ОПРАВДАЕТСЯ ЛИ НАДЕЖДА?

Оправдается ли надежда, — как знать? Нет игры более пустой и бесплодной, чем литературные предсказания. Случалось, что обманывали самые блистательные надежды, и порою «из ничего» развивались настоящие художники. Поэтому я поставил знак вопроса в заглавии статьи о Леониде Леонове. Но сразу хочу сказать, что такой надежды у нас давно не было, и давно уже не встречалось нам дарование настолько живое, полное силы и прелести.

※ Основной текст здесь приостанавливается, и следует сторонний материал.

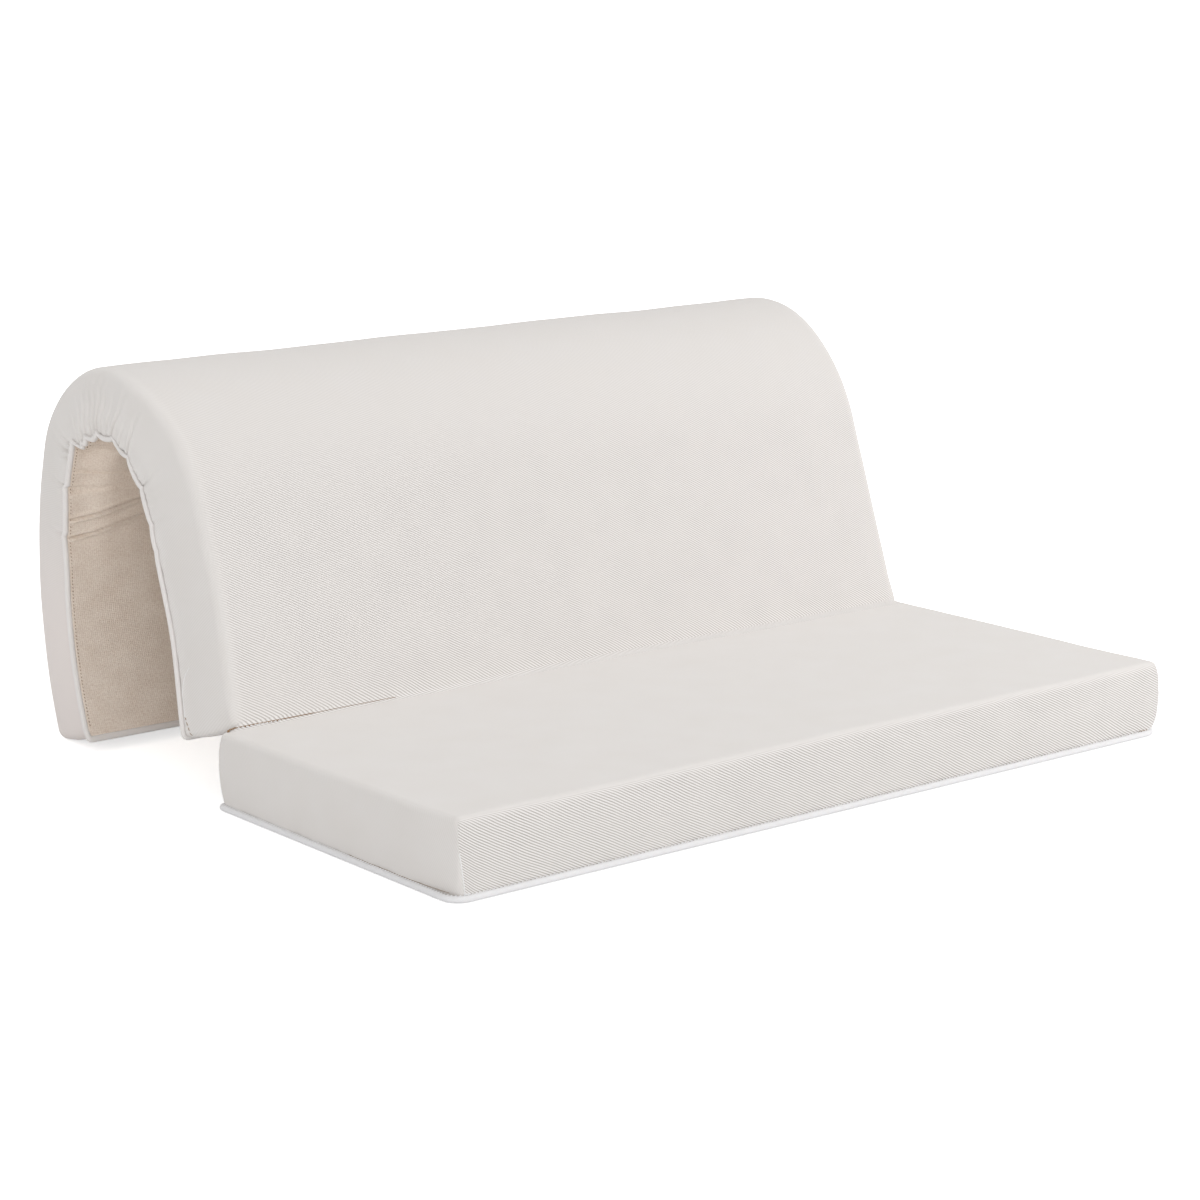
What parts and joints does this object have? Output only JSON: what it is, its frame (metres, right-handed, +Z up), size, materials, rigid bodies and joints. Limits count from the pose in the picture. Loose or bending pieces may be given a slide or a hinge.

Леонов в начале этого года издал свои новый роман «Вор». Больше чем когда бы то ни было хочется «порекомендовать» эту книгу, — с уверенностью, что читатель останется признателен за рекомендацию. Какие есть удивительные страницы в «Воре», какое неподдельное вдохновение! Вот десять лет существует «советская» литература, — и ведь было бы несправедливым сказать, что все, доходившее к нам под советским ярлыком, оказывалось плохо и лживо. Были и хорошие книги, появились в России и даровитые писатели. Но, конечно, ни Бабель, ни Всев. Иванов, ни Булгаков или Федин не могли бы написать «Вора», — или подняться до художественного уровня этого романа. Среди «молодых» у Леонова сейчас соперников нет.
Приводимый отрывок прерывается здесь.